I think the biggest mistake we make with the phrase “world class” is confusing moments with membership. A player can look world class for a stretch, six months of form, a purple patch where everything lands, confidence is high, and the game feels slow. That is not the same thing as being world class. That is a phase, not a status.
World-class status is closer to tenure. It is earned through repetition, not peaks. I am far less interested in how good a player can look on their best day than in how rarely they disappear on an average one. We are too quick to crown players world class after a good(maybe great) season, because vibes are louder than résumés. True world-class players build a body of work that survives tactical changes, form dips, and managerial turnover. For me, the label only starts to make sense after two to three seasons of sustained elite-level performance. Not hype, not potential, not flashes. Just consistent excellence that becomes part of the player’s footballing identity.
“World class” only works if it is scarce. Once everyone is world class, no one is. I prefer to think in terms of roles rather than rigid positions. Are you one of the top three players in the world at what you specifically do? Not top ten, not top twenty. Top three. There is also a simple mental test I always return to. If this player became a free agent tomorrow, would they walk straight into the starting XI of an elite club without a tactical debate? Real Madrid, Manchester City, Bayern Munich. No caveats, no “if used correctly.” Just automatic inclusion. That is what I mean by tactical immunity. World-class players do not need systems built to protect them. Systems bend around them because removing their influence would be footballing malpractice.
This is where conversations usually tilt too far toward attackers, so I try to be deliberate. The burden of being world class is role-specific. For attackers(and attacking midfielders), output is non-negotiable. Goals, assists, and gravity. They are judged on numbers because numbers are their currency. But reliability matters as much as explosions. A forward who scores once every three games, like clockwork, is often more valuable than one who alternates between braces and blanks.
Midfielders(Central midfielders) are different. World-class midfielders control games rather than decorate them. They dictate tempo, limit opponent choices, and reduce chaos. Their dominance often shows up in how boring the match becomes for the opposition. Defenders prove greatness through prevention. Fewer shots conceded, fewer emergencies, fewer last-ditch moments. A truly elite defender often looks invisible because nothing is allowed to escalate.
Goalkeepers sit in a category of their own. World-class keepers suppress errors under pressure. They save shots that shift momentum often enough that opponents start hesitating before pulling the trigger.
What separates world class from very good is not the ceiling, it is the floor. A world-class player’s bad game still has to help the team function. They cannot vanish. This is especially true in big matches. You cannot carry the label if your influence only shows up against weaker opposition. Champions League knockouts, title run-ins, international tournaments, these games audit reputations ruthlessly. There is also an unspoken responsibility that comes with the label. Managers do not need to instruct world-class players when to step up. They recognize the moment themselves. When the team wobbles, they respond instinctively, not theatrically.
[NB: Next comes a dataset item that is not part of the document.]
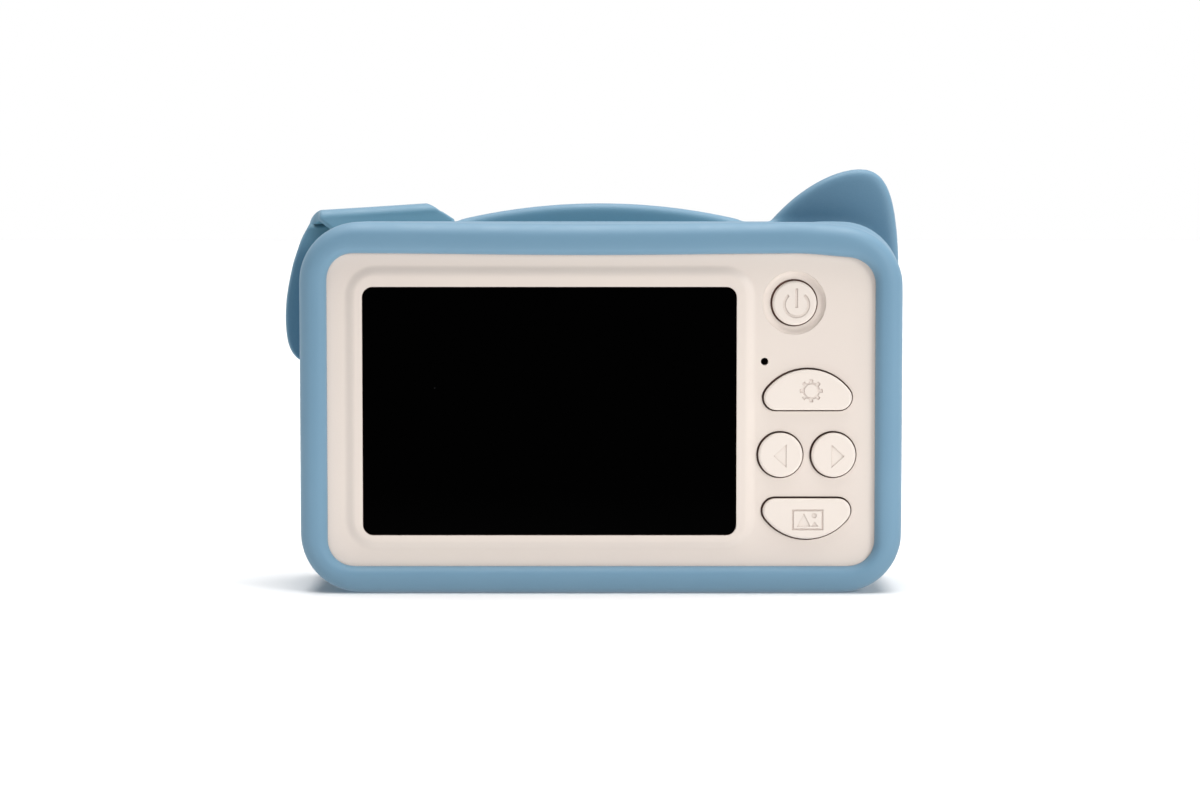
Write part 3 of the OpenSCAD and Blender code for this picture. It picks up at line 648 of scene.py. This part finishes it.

There is also an expectation on World Class players in terms of taking a game by the scruff of the neck, of course, a goal from anyone works. This expectation though, looks different depending on position, but the demand is the same. For attackers, it is resolution. One action that ends the problem. A finish, a dribble, a final pass. For midfielders, it is seizure of tempo. Slowing the game when chaos helps the opponent, speeding it up when control becomes stagnation. For defenders, it is anticipation. Winning moments before danger becomes visible. Cutting off threats that never make the highlight reel. For goalkeepers, it is momentum killing. One save that drains belief and resets the emotional balance of the match. World class means intervening before panic spreads.
One of the clearest signs of world-class status is influence without contact. Opponents adjust before the ball even moves. Attackers draw extra markers. Midfielders warp pressing schemes. Defenders force teams to attack the weaker side. Goalkeepers change shooting behavior entirely. There is also a psychological layer. The team sheet effect is real. Confidence shifts before kickoff simply because certain names exist on the pitch.
Ultimately, the most reliable validation does not come from pundits or social media. It comes from peers. When professionals talk privately about who they dread facing, patterns emerge very quickly.
In the modern game, the eye test is no longer enough. Data does not define world class, but it confirms it. Elite attackers overperform expected output. Elite defenders suppress shot quality. Elite goalkeepers outperform post-shot models consistently. What has changed most, though, is longevity. The modern world-class player is peaking later and defending that level into their 30s. Decline is no longer assumed, it has to be proven.
That is the final point for me. World class is not a destination you reach and relax in. It is a standard you defend every weekend. Once that defence weakens, the label disappears faster than it was ever given.